DATA SHOWN:
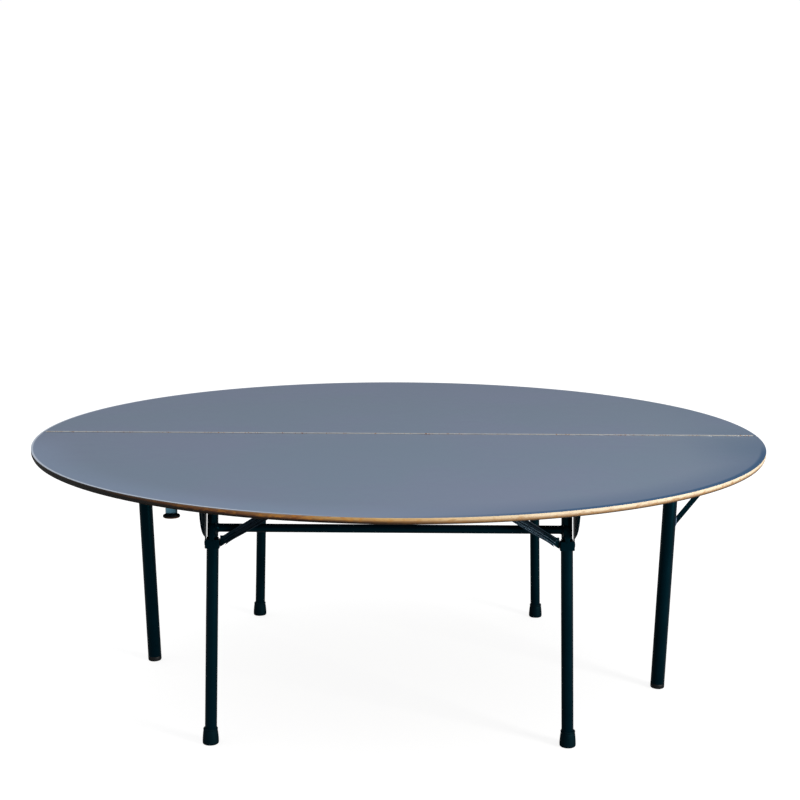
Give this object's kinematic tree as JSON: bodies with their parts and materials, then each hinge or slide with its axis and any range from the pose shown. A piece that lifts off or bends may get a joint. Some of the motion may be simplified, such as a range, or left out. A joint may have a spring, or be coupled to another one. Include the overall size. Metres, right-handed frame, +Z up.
{
  "type": "round folding table",
  "caption": "Large round table whose top folds along a hinged seam, on tubular frame legs with bolted knees and side legs with sliding braces.",
  "frame": {"origin": "on the floor under the middle of the top", "axes": "+Z up, X along the seam of the top, Y across it with the front half on the -Y side"},
  "size_m": [2.134, 2.134, 0.7428],
  "materials": {
    "laminate": "satin blue-grey decorative laminate",
    "plywood": "bare plywood edge",
    "backer": "dark brown backing sheet",
    "hinge_steel": "rolled, with a little surface rust",
    "dark_steel": "very dark blue-green enamel",
    "zinc": "zinc plated",
    "chrome_sleeve": "polished",
    "foot_rubber": "matt black",
    "glide_plastic": "moulded",
    "skirt_plastic": "moulded, worn brown at the lower edge"
  },
  "bodies": {
    "front_half": {"front_top_laminate": "laminate", "front_top_core": "plywood", "front_top_backer": "backer", "front_hinge_leaf": "hinge_steel", "front_left_leg_stub": "dark_steel", "front_left_knee_bracket": "dark_steel", "front_left_knee_bolt": "zinc", "front_left_gusset": "dark_steel", "front_left_channel_stay": "dark_steel", "front_right_leg_stub": "dark_steel", "front_right_knee_bracket": "dark_steel", "front_right_knee_bolt": "zinc", "front_right_gusset": "dark_steel", "front_right_channel_stay": "dark_steel", "front_crossbar": "dark_steel", "front_side_bracket": "dark_steel", "front_side_bolt": "zinc", "front_brace_rail": "dark_steel", "front_spool_post": "chrome_sleeve", "front_spool_skirt": "skirt_plastic", "hinge_pin": "hinge_steel"},
    "rear_half": {"rear_top_laminate": "laminate", "rear_top_core": "plywood", "rear_top_backer": "backer", "rear_hinge_leaf": "hinge_steel", "rear_left_leg_stub": "dark_steel", "rear_left_knee_bracket": "dark_steel", "rear_left_knee_bolt": "zinc", "rear_left_gusset": "dark_steel", "rear_left_channel_stay": "dark_steel", "rear_right_leg_stub": "dark_steel", "rear_right_knee_bracket": "dark_steel", "rear_right_knee_bolt": "zinc", "rear_right_gusset": "dark_steel", "rear_right_channel_stay": "dark_steel", "rear_crossbar": "dark_steel", "rear_side_bracket": "dark_steel", "rear_side_bolt": "zinc", "rear_brace_rail": "dark_steel", "rear_spool_post": "chrome_sleeve", "rear_spool_skirt": "skirt_plastic"},
    "front_left_leg": {"front_left_lower_leg": "dark_steel", "front_left_foot": "foot_rubber"},
    "front_right_leg": {"front_right_lower_leg": "dark_steel", "front_right_foot": "foot_rubber"},
    "front_side_leg": {"front_side_leg": "dark_steel", "front_side_glide": "glide_plastic", "front_brace_clip": "zinc", "front_brace_pin": "zinc"},
    "front_side_brace": {"front_side_brace": "dark_steel"},
    "rear_left_leg": {"rear_left_lower_leg": "dark_steel", "rear_left_foot": "foot_rubber"},
    "rear_right_leg": {"rear_right_lower_leg": "dark_steel", "rear_right_foot": "foot_rubber"},
    "rear_side_leg": {"rear_side_leg": "dark_steel", "rear_side_glide": "glide_plastic", "rear_brace_clip": "zinc", "rear_brace_pin": "zinc"},
    "rear_side_brace": {"rear_side_brace": "dark_steel"}
  },
  "joints": [
    {"name": "top_fold", "type": "hinge", "parent": "front_half", "child": "rear_half", "pos_m": [0, 0, 0.7406], "axis": [1, 0, 0], "range_deg": [0, 180]},
    {"name": "front_left_knee", "type": "hinge", "parent": "front_half", "child": "front_left_leg", "pos_m": [-0.48148, -0.58, 0.553], "axis": [0.9997, 0, -0.0244], "range_deg": [0, 90]},
    {"name": "front_right_knee", "type": "hinge", "parent": "front_half", "child": "front_right_leg", "pos_m": [0.44749, -0.58, 0.553], "axis": [0.9997, 0, 0.0244], "range_deg": [0, 90]},
    {"name": "rear_right_knee", "type": "hinge", "parent": "rear_half", "child": "rear_right_leg", "pos_m": [0.45319, 0.58, 0.553], "axis": [-0.9997, 0, -0.0244], "range_deg": [0, 90]},
    {"name": "rear_left_knee", "type": "hinge", "parent": "rear_half", "child": "rear_left_leg", "pos_m": [-0.46779, 0.58, 0.553], "axis": [-0.9997, 0, 0.0244], "range_deg": [0, 90]},
    {"name": "front_side_fold", "type": "hinge", "parent": "front_half", "child": "front_side_leg", "pos_m": [0.79959, -0.119, 0.698], "axis": [0, 1, 0], "range_deg": [0, 87.9]},
    {"name": "rear_side_fold", "type": "hinge", "parent": "rear_half", "child": "rear_side_leg", "pos_m": [-0.78659, 0.097, 0.698], "axis": [0, -1, 0], "range_deg": [0, 87.9]},
    {"name": "front_brace_fold", "type": "hinge", "parent": "front_side_leg", "child": "front_side_brace", "pos_m": [0.80483, -0.0925, 0.48607], "axis": [0, 1, 0], "range_deg": [-41.23, 0]},
    {"name": "rear_brace_fold", "type": "hinge", "parent": "rear_side_leg", "child": "rear_side_brace", "pos_m": [-0.79299, 0.0705, 0.51765], "axis": [0, -1, 0], "range_deg": [-43.81, 0]}
  ],
  "couplings": [
    {"joint": "front_brace_fold", "follows": "front_side_fold", "ratio": -0.4656},
    {"joint": "rear_brace_fold", "follows": "rear_side_fold", "ratio": -0.495}
  ]
}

WHAT YOU SHOULD DO:
Please restate the whole listing word for word.

TASK OUTPUT:
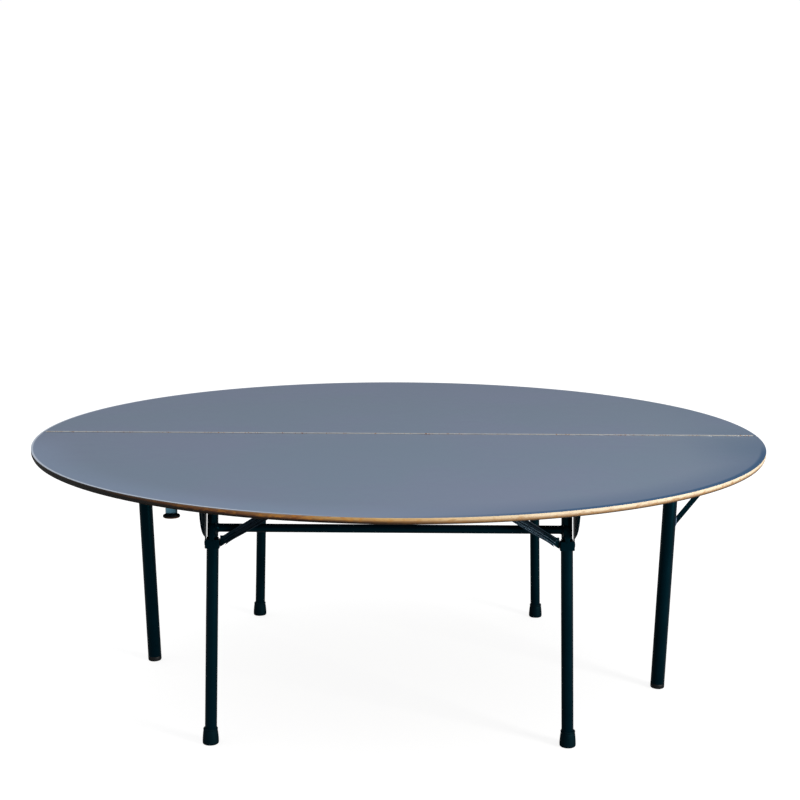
Give this object's kinematic tree as JSON: bodies with their parts and materials, then each hinge or slide with its axis and any range from the pose shown. A piece that lifts off or bends may get a joint. Some of the motion may be simplified, such as a range, or left out. A joint may have a spring, or be coupled to another one. Include the overall size. Metres, right-handed frame, +Z up.
{
  "type": "round folding table",
  "caption": "Large round table whose top folds along a hinged seam, on tubular frame legs with bolted knees and side legs with sliding braces.",
  "frame": {"origin": "on the floor under the middle of the top", "axes": "+Z up, X along the seam of the top, Y across it with the front half on the -Y side"},
  "size_m": [2.134, 2.134, 0.7428],
  "materials": {
    "laminate": "satin blue-grey decorative laminate",
    "plywood": "bare plywood edge",
    "backer": "dark brown backing sheet",
    "hinge_steel": "rolled, with a little surface rust",
    "dark_steel": "very dark blue-green enamel",
    "zinc": "zinc plated",
    "chrome_sleeve": "polished",
    "foot_rubber": "matt black",
    "glide_plastic": "moulded",
    "skirt_plastic": "moulded, worn brown at the lower edge"
  },
  "bodies": {
    "front_half": {"front_top_laminate": "laminate", "front_top_core": "plywood", "front_top_backer": "backer", "front_hinge_leaf": "hinge_steel", "front_left_leg_stub": "dark_steel", "front_left_knee_bracket": "dark_steel", "front_left_knee_bolt": "zinc", "front_left_gusset": "dark_steel", "front_left_channel_stay": "dark_steel", "front_right_leg_stub": "dark_steel", "front_right_knee_bracket": "dark_steel", "front_right_knee_bolt": "zinc", "front_right_gusset": "dark_steel", "front_right_channel_stay": "dark_steel", "front_crossbar": "dark_steel", "front_side_bracket": "dark_steel", "front_side_bolt": "zinc", "front_brace_rail": "dark_steel", "front_spool_post": "chrome_sleeve", "front_spool_skirt": "skirt_plastic", "hinge_pin": "hinge_steel"},
    "rear_half": {"rear_top_laminate": "laminate", "rear_top_core": "plywood", "rear_top_backer": "backer", "rear_hinge_leaf": "hinge_steel", "rear_left_leg_stub": "dark_steel", "rear_left_knee_bracket": "dark_steel", "rear_left_knee_bolt": "zinc", "rear_left_gusset": "dark_steel", "rear_left_channel_stay": "dark_steel", "rear_right_leg_stub": "dark_steel", "rear_right_knee_bracket": "dark_steel", "rear_right_knee_bolt": "zinc", "rear_right_gusset": "dark_steel", "rear_right_channel_stay": "dark_steel", "rear_crossbar": "dark_steel", "rear_side_bracket": "dark_steel", "rear_side_bolt": "zinc", "rear_brace_rail": "dark_steel", "rear_spool_post": "chrome_sleeve", "rear_spool_skirt": "skirt_plastic"},
    "front_left_leg": {"front_left_lower_leg": "dark_steel", "front_left_foot": "foot_rubber"},
    "front_right_leg": {"front_right_lower_leg": "dark_steel", "front_right_foot": "foot_rubber"},
    "front_side_leg": {"front_side_leg": "dark_steel", "front_side_glide": "glide_plastic", "front_brace_clip": "zinc", "front_brace_pin": "zinc"},
    "front_side_brace": {"front_side_brace": "dark_steel"},
    "rear_left_leg": {"rear_left_lower_leg": "dark_steel", "rear_left_foot": "foot_rubber"},
    "rear_right_leg": {"rear_right_lower_leg": "dark_steel", "rear_right_foot": "foot_rubber"},
    "rear_side_leg": {"rear_side_leg": "dark_steel", "rear_side_glide": "glide_plastic", "rear_brace_clip": "zinc", "rear_brace_pin": "zinc"},
    "rear_side_brace": {"rear_side_brace": "dark_steel"}
  },
  "joints": [
    {"name": "top_fold", "type": "hinge", "parent": "front_half", "child": "rear_half", "pos_m": [0, 0, 0.7406], "axis": [1, 0, 0], "range_deg": [0, 180]},
    {"name": "front_left_knee", "type": "hinge", "parent": "front_half", "child": "front_left_leg", "pos_m": [-0.48148, -0.58, 0.553], "axis": [0.9997, 0, -0.0244], "range_deg": [0, 90]},
    {"name": "front_right_knee", "type": "hinge", "parent": "front_half", "child": "front_right_leg", "pos_m": [0.44749, -0.58, 0.553], "axis": [0.9997, 0, 0.0244], "range_deg": [0, 90]},
    {"name": "rear_right_knee", "type": "hinge", "parent": "rear_half", "child": "rear_right_leg", "pos_m": [0.45319, 0.58, 0.553], "axis": [-0.9997, 0, -0.0244], "range_deg": [0, 90]},
    {"name": "rear_left_knee", "type": "hinge", "parent": "rear_half", "child": "rear_left_leg", "pos_m": [-0.46779, 0.58, 0.553], "axis": [-0.9997, 0, 0.0244], "range_deg": [0, 90]},
    {"name": "front_side_fold", "type": "hinge", "parent": "front_half", "child": "front_side_leg", "pos_m": [0.79959, -0.119, 0.698], "axis": [0, 1, 0], "range_deg": [0, 87.9]},
    {"name": "rear_side_fold", "type": "hinge", "parent": "rear_half", "child": "rear_side_leg", "pos_m": [-0.78659, 0.097, 0.698], "axis": [0, -1, 0], "range_deg": [0, 87.9]},
    {"name": "front_brace_fold", "type": "hinge", "parent": "front_side_leg", "child": "front_side_brace", "pos_m": [0.80483, -0.0925, 0.48607], "axis": [0, 1, 0], "range_deg": [-41.23, 0]},
    {"name": "rear_brace_fold", "type": "hinge", "parent": "rear_side_leg", "child": "rear_side_brace", "pos_m": [-0.79299, 0.0705, 0.51765], "axis": [0, -1, 0], "range_deg": [-43.81, 0]}
  ],
  "couplings": [
    {"joint": "front_brace_fold", "follows": "front_side_fold", "ratio": -0.4656},
    {"joint": "rear_brace_fold", "follows": "rear_side_fold", "ratio": -0.495}
  ]
}